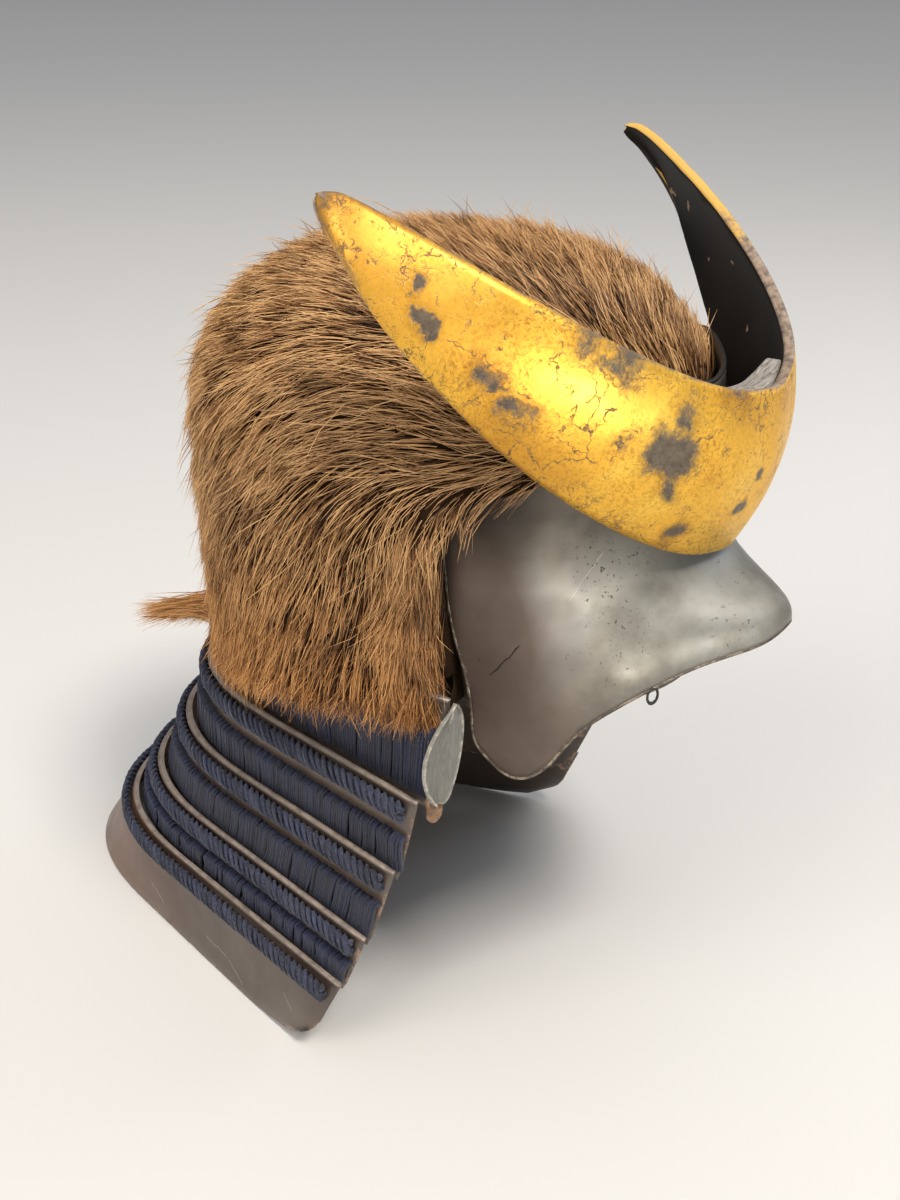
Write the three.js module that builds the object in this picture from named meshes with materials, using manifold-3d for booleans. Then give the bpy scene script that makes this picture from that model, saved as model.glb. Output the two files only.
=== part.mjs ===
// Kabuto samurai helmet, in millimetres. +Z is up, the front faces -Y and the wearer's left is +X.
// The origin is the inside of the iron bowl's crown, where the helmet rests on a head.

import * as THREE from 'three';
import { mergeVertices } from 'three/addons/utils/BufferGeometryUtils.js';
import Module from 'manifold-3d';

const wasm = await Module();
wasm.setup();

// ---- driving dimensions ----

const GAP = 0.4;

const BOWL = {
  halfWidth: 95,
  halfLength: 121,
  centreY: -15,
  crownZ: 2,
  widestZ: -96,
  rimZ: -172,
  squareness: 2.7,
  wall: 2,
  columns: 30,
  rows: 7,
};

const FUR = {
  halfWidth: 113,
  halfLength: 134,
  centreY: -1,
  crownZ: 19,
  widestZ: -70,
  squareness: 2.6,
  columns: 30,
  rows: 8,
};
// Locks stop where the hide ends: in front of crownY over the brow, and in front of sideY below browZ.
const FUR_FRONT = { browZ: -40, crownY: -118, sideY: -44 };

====

Short task: The whole listing above needs to be written out again exactly.

The result:
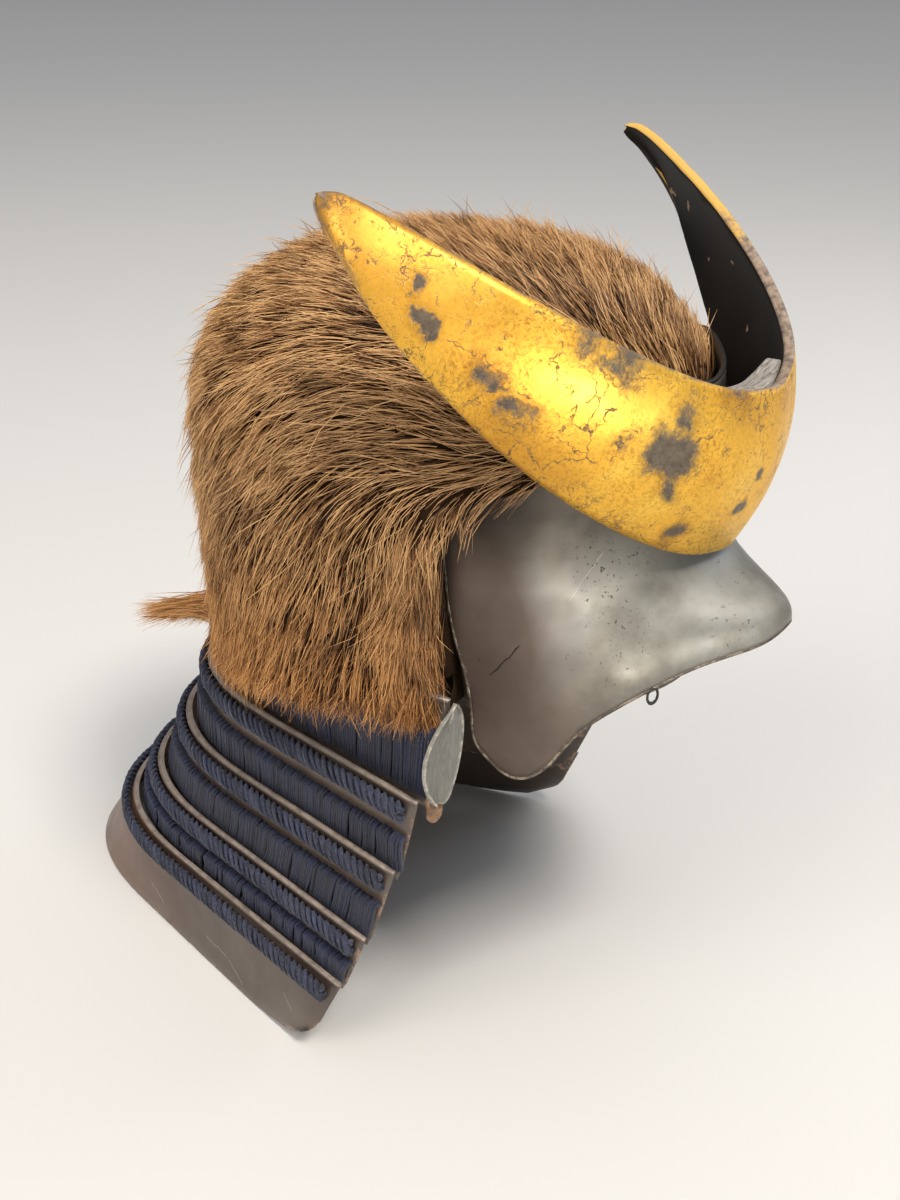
Write the three.js module that builds the object in this picture from named meshes with materials, using manifold-3d for booleans. Then give the bpy scene script that makes this picture from that model, saved as model.glb. Output the two files only.
=== part.mjs ===
// Kabuto samurai helmet, in millimetres. +Z is up, the front faces -Y and the wearer's left is +X.
// The origin is the inside of the iron bowl's crown, where the helmet rests on a head.

import * as THREE from 'three';
import { mergeVertices } from 'three/addons/utils/BufferGeometryUtils.js';
import Module from 'manifold-3d';

const wasm = await Module();
wasm.setup();

// ---- driving dimensions ----

const GAP = 0.4;

const BOWL = {
  halfWidth: 95,
  halfLength: 121,
  centreY: -15,
  crownZ: 2,
  widestZ: -96,
  rimZ: -172,
  squareness: 2.7,
  wall: 2,
  columns: 30,
  rows: 7,
};

const FUR = {
  halfWidth: 113,
  halfLength: 134,
  centreY: -1,
  crownZ: 19,
  widestZ: -70,
  squareness: 2.6,
  columns: 30,
  rows: 8,
};
// Locks stop where the hide ends: in front of crownY over the brow, and in front of sideY below browZ.
const FUR_FRONT = { browZ: -40, crownY: -118, sideY: -44 };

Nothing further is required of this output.